The Duke of Sussex returned to the witness box on Wednesday, for another grueling showdown with the Mirror Group Newspapers (MGN), who he is suing alongside three other claimants representing dozens of celebrities.
His appearance focused on 33 articles – covering various events over a roughly 15-year period of the duke’s life – published in MGN titles, the Daily Mirror, Sunday Mirror and The People. Prince Harry alleges that the publisher used unlawful methods to produce stories about him and others in his vicinity.
The publisher has denied any illicit acts, with its lawyers arguing that the stories selected to be discussed at trial (out of around 140 articles) could have been sourced through legitimate information gathering means or were already in the public domain. However, MGN has previously admitted and apologized for one instance of unlawful information gathering nearly two decades ago.
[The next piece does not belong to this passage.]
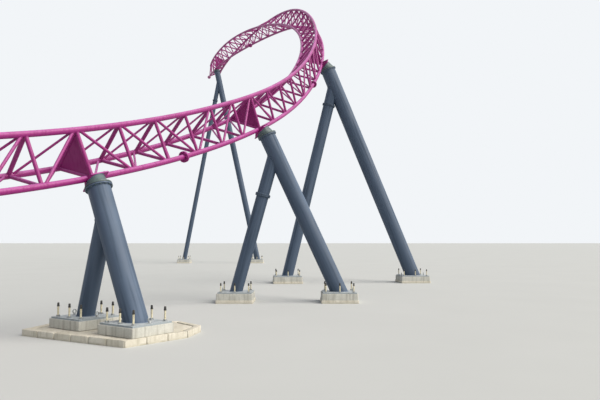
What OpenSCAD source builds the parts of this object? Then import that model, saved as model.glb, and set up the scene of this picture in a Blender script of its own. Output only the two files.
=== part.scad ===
// Climbing left turn of a roller coaster track on four leaning tubular supports.
// The track is a three-tube lattice truss: two running rails over one spine.
// Origin: on the ground under the first support. +Y leads away along the climb, +Z is up.

/* [Track] */
// Distance between the axes of the two running rails
gauge = 940; // [910:5:970]
// Distance from the plane of the rails to the axis of the spine
truss_depth = 780; // [755:5:815]
// Distance along the track between two cross frames
panel = 1030; // [1005:1:1032]
// Outside diameter of a running rail
rail_d = 114; // [100:1:125]
// Outside diameter of the spine
spine_d = 114; // [108:1:122]

/* [Lattice] */
// Diameter of the cross ties between the rails
tie_d = 82; // [70:1:90]
// Diameter of the posts from the spine up to the rails
post_d = 70; // [55:1:76]
// Diameter of the diagonals on the outer side
outer_diagonal_d = 57; // [45:1:60]
// Diameter of the diagonals between the rails and on the inner side
light_diagonal_d = 45; // [35:1:48]
// Distance along a tube from a frame to the end of a diagonal
joint_offset = 50; // [45:1:70]
// Thickness of the solid diaphragm plates above the supports
diaphragm_t = 20; // [10:1:30]

/* [Splices] */
// Diameter of a spine flange
splice_d = 250; // [235:5:265]
// Thickness of one spine flange
splice_t = 25; // [16:1:35]
// Number of bolt holes in a spine flange
splice_bolts = 8; // [6:1:12]
// Diameter of a bolt hole in a spine flange
splice_hole_d = 26; // [20:1:28]
// Diameter of the circle of bolt holes
splice_pcd = 190; // [180:5:205]

/* [Legs] */
// Diameter of the legs of the first support
leg_1_d = 410; // [380:5:430]
// Diameter of the legs of the second support
leg_2_d = 440; // [420:1:470]
// Diameter of the legs of the third support
leg_3_d = 555; // [520:5:580]
// Diameter of the legs of the fourth support
leg_4_d = 400; // [380:5:430]
// Diameter of a side leg as a share of its main leg
side_leg_share = 0.76; // [0.72:0.01:0.84]
// Diameter of a head as a share of its main leg
head_share = 0.94; // [0.88:0.01:0.97]
// How much wider a leg flange is than its leg
flange_rim = 75; // [60:5:95]
// Thickness of one leg flange
flange_t = 30; // [25:1:38]

/* [Heads] */
// Distance from the spine axis down the head to its joint, as a share of the leg's diameter
head_reach = 0.62; // [0.61:0.01:0.72]
// Distance from the spine axis to the underside of the saddle plate
saddle_drop = 110; // [105:5:120]
// Length of the saddle along the spine
saddle_l = 400; // [370:5:440]
// Thickness of the saddle plate and its cheeks
saddle_t = 25; // [18:1:30]

/* [Footings] */
// Thickness of a base plate
plate_t = 30; // [20:1:45]
// How far a plinth reaches past its base plate on each side
plate_margin = 30; // [15:1:60]
// Diameter of an anchor stud
stud_d = 36; // [30:1:42]
// Height of an anchor stud above its base plate
stud_h = 210; // [160:5:240]
// Distance of the studs from the edge of the base plate
stud_edge = 80; // [70:1:100]
// Width across the flats of an anchor nut
nut_w = 60; // [56:1:66]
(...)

Seated once more in the witness box behind several computer monitors where he was able to view documents being methodically picked over, the 38-year-old royal appeared more spirited on Wednesday than a day earlier.
Under the bright lights of the simple court room, the prince largely remained softly spoken but also seemed more confident when responding to questions. At times, he also sparred with Andrew Green, the lawyer representing MGN. The day before he had seemed more measured and took on a more deflective approach with brief, clipped replies.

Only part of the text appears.